Pour les curieux, le dispositif de sécurité montré sur l'image a été créé pour les chaudières et les locomotives. Lorsqu'on chauffe trop, la tige centrale tourne très rapidement. Tellement que les 2 grosses boules lèvent. En levant, elles déclenchent un processus qui coupera l'entrée d'énergie. C'était peu efficace comme méthode (chauffe la chaudière, arrête, chauffe à nouveau, etc.), mais c'était toujours mieux que les premières qui pouvaient vous sauter à la figure. [Petite simulation ici]
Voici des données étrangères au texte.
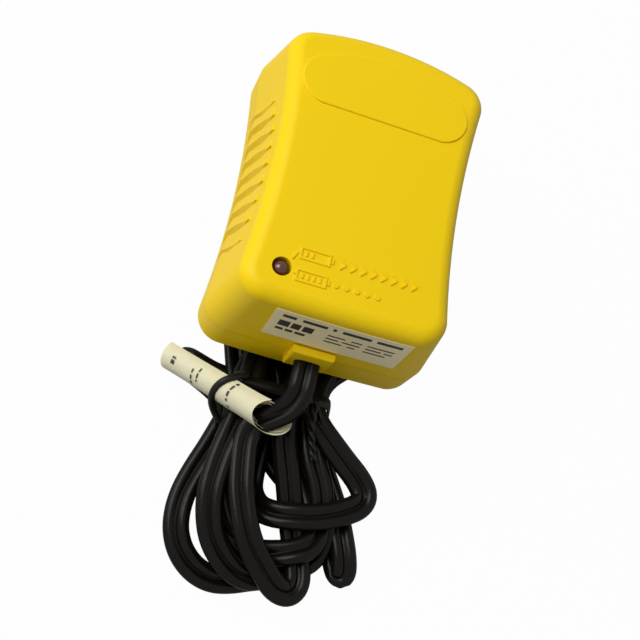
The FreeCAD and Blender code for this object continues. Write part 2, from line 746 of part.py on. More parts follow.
def coil_bobbin():
    body = around_leg(TUBE_HALF_X, TUBE_HALF_Z, COIL_FOOT_Y, COIL_TOP_Y)
    half = BOBBIN_FLANGE / 2
    for y in (COIL_FOOT_Y + half, COIL_MID_Y, COIL_TOP_Y - half):
        body = body.fuse(around_leg(FLANGE_HALF_X, FLANGE_HALF_Z, y - half, y + half))
    rails = ((COIL_FOOT_Y - RAIL_OUT, COIL_FOOT_Y + half), (COIL_TOP_Y - half, COIL_TOP_Y + RAIL_OUT))
    for y0, y1 in rails:
        body = body.fuse(block(-RAIL_W / 2, RAIL_W / 2, y0, y1, RAIL_Z, RAIL_Z + RAIL_H))
    leg = around_leg(LEG_W / 2 + BOBBIN_GAP, CORE_STACK / 2 + BOBBIN_GAP, COIL_FOOT_Y - 1, COIL_TOP_Y + 1)
    holes = [rod(PIN_R, RAIL_Z + RAIL_H - PIN_SINK, RAIL_Z + RAIL_H + 1, x, y) for x, y in pin_places()]
    return body.cut(Part.makeCompound([leg] + holes)).removeSplitter()


def pin_places():
    return [(x, y) for y in (FOOT_PIN_Y, TOP_PIN_Y) for x in (-PIN_X, PIN_X)]


def wound_form(grow, y0, y1):
    """The outside of a winding, grown by a layer, with the rounded corners that wire takes."""
    out = grow - WINDING_BACK
    form = around_leg(FLANGE_HALF_X + out, FLANGE_HALF_Z + out, y0, y1)
    lengthways = [e for e in form.Edges if abs(e.Vertexes[0].Y - e.Vertexes[-1].Y) > 1]
    return form.makeFillet(WINDING_CORNER_R + grow, lengthways)


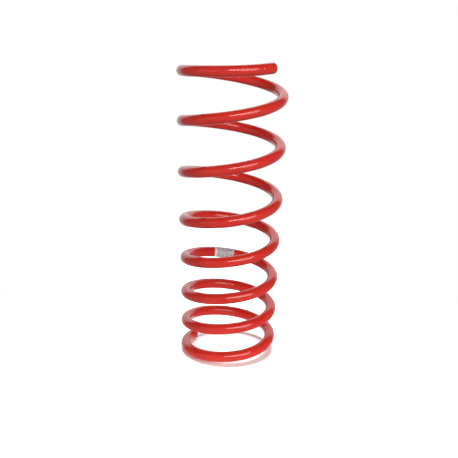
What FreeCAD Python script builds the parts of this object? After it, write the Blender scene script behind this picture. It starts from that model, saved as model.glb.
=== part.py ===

C'est un peu ce qui s'est passé après le film samedi soir. Après avoir littéralement bouilli à la fin, je sentais que j'avais perdu le contrôle de mon corps. Cette marche fut plus difficile que celle dans la neige, car je devais constamment me battre contre des signaux prématurés. Aucune douleur physique, pas d'acide lactique, pas de pouls rapide, rien. Seulement, je ne peux plus marcher. Je dois m'arrêter, me calmer. Trop troublé, mon esprit décide d'arrêter mon corps un instant. Dédé est mort il y a neuf ans. Toi, tu vis encore. Profites-en et fais quelque chose pour les autres. Tu ne dois pas mourir tout de suite, tu as trop à faire demain.